Petitioners also state that the board minutes of the respondent school board do not reveal that the architect advised the board that the material supplied and furnished for the facing panels of the school was "equivalent" to Ace Colorlith. Nevertheless, in paragraph 9 of his affidavit, the architect states "the contract for the general construction of the elementary school in question was awarded to B. S. McCarey Company, Inc. the lowest base bidder, determined on the use of the equivalent material mentioned above". The mere fact that the minutes of respondent's meeting do not specifically state that the architect was present does not raise a presumption either that he was or was not present. Further, the specifications were not and could not be drawn to favor Ace Colorlith. Specifications may not be drawn to insure the award of a contract to any particular manufacturer. If they were so drawn they would be objectionable and invalid. Consequently, the use of equivalents is not only sanctioned but necessary. (Gerzof v. Sweeney, 16 N.Y.2d 206, 211 [1965].)

It is not the function of judicial review in an article 78 proceeding to substitute the court's judgment for that of the body being reviewed, but only to determine if the municipal body's action may be supported on any reasonable basis. A presumption of legality attends the action of the municipal body in these actions. Reasonable men may differ but the agency which is responsible to make the decision as to awarding a public work contract, in the absence of fraud, collusion, illegality or clearly arbitrary action, should have its decision upheld. (Matter of Kayfield Constr. v. Morris, 15 A.D.2d 373,379 [1st Dept., 1962].)
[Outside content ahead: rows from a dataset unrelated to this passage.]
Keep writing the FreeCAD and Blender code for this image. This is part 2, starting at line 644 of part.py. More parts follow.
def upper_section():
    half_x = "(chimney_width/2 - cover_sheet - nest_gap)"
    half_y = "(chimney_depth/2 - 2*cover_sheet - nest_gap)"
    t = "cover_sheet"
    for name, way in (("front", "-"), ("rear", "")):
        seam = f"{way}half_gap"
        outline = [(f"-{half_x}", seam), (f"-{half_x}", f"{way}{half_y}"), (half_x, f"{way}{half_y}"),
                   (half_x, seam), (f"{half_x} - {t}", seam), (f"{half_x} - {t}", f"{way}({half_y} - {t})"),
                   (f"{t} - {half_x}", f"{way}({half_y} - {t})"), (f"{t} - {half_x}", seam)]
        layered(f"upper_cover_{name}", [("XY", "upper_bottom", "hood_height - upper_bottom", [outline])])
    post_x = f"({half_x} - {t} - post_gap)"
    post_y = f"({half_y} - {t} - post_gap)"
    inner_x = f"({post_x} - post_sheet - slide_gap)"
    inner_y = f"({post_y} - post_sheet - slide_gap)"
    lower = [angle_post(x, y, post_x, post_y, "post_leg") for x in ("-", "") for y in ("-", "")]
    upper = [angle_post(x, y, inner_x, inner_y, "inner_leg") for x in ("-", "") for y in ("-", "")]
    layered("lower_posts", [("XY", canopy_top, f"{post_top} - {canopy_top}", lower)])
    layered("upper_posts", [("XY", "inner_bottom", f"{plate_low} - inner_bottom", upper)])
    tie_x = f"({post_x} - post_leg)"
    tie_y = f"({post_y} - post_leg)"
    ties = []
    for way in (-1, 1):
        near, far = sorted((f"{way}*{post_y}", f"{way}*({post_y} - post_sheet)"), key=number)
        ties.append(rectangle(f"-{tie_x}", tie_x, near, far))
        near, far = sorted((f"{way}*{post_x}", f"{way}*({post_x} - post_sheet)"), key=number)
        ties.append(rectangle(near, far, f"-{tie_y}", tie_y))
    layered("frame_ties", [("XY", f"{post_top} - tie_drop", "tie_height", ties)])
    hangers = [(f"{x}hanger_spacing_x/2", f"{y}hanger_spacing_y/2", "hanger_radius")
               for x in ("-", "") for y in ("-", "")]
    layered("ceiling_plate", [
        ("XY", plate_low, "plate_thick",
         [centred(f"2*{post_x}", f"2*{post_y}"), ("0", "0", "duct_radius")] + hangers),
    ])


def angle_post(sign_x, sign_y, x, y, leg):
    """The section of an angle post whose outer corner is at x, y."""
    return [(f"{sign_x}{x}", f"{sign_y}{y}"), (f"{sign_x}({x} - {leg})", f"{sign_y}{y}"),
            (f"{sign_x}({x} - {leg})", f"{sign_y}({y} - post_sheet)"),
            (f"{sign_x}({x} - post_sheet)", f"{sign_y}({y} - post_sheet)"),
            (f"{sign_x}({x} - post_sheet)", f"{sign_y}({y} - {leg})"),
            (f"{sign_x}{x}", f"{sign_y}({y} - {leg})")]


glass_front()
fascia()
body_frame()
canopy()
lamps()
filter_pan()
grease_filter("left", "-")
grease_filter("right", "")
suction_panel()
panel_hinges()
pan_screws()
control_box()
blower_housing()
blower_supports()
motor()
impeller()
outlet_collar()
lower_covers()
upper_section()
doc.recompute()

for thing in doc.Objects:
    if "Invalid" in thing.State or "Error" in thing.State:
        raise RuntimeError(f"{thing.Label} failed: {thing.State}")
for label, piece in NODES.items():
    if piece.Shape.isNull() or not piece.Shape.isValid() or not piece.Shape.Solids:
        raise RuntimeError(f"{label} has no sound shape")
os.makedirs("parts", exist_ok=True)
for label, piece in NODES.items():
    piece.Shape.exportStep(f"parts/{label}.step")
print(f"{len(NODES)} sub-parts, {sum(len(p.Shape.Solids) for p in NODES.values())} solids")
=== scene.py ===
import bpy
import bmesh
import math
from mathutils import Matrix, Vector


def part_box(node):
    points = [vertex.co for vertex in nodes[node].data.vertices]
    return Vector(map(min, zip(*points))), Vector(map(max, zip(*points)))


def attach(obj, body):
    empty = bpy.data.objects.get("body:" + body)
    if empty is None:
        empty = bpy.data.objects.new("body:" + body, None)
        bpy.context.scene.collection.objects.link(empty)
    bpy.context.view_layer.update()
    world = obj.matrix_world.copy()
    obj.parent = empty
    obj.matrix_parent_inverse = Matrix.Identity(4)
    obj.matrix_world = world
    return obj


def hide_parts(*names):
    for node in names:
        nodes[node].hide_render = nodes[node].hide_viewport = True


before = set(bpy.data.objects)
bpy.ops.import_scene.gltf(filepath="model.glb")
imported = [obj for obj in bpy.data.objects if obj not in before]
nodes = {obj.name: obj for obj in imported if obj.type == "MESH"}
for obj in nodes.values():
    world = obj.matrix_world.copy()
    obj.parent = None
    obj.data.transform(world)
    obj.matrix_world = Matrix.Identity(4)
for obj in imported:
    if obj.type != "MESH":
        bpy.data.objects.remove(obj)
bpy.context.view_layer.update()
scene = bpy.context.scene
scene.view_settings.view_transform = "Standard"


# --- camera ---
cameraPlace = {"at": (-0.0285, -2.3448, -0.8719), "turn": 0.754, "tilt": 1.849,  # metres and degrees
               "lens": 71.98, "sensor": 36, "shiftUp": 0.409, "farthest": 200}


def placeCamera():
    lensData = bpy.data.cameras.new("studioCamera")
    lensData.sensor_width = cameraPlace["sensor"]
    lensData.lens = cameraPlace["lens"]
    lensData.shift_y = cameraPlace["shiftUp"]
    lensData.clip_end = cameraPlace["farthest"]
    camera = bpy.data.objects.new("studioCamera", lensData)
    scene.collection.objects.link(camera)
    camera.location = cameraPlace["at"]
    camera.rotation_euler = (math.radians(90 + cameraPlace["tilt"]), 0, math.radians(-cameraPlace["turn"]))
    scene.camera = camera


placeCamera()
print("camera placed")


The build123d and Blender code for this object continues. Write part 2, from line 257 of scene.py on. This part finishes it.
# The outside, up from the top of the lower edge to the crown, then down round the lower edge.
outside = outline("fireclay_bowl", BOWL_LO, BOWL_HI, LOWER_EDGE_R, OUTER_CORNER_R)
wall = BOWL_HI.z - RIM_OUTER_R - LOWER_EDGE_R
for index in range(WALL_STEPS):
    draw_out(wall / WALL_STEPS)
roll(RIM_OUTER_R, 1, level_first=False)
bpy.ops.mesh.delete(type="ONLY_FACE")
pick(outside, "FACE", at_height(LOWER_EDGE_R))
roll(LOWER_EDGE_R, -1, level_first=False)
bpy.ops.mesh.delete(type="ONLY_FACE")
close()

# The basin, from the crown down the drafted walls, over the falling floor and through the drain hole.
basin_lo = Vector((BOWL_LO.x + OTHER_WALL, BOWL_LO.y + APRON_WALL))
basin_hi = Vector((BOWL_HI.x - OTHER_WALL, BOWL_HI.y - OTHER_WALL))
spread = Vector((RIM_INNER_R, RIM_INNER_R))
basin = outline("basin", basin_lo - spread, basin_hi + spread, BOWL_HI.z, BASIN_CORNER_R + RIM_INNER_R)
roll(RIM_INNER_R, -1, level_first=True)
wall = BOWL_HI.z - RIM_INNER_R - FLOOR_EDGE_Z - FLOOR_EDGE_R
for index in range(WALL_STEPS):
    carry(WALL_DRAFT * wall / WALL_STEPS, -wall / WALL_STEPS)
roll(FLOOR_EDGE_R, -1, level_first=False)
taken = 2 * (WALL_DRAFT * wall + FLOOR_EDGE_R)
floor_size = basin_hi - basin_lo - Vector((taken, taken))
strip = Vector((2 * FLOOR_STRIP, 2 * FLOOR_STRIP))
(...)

It is this court's determination that the respondent board's action was neither arbitrary nor capricious. The award to McCarey Company was made after proper competitive bidding pursuant to section 103 of the General Municipal Law. The contract was properly awarded and this court may not substitute any other result. (Matter of Haskell-Gilroy, Inc. v. Young, 20 Misc. 2d 294 [1959], affd. 10 A.D.2d 629 [2d Dept., 1960]; Matter of Southern Steel Co. v. County of Suffolk, 51 Misc. 2d 198, 202 [Sup. Ct., Suffolk County, 1966].)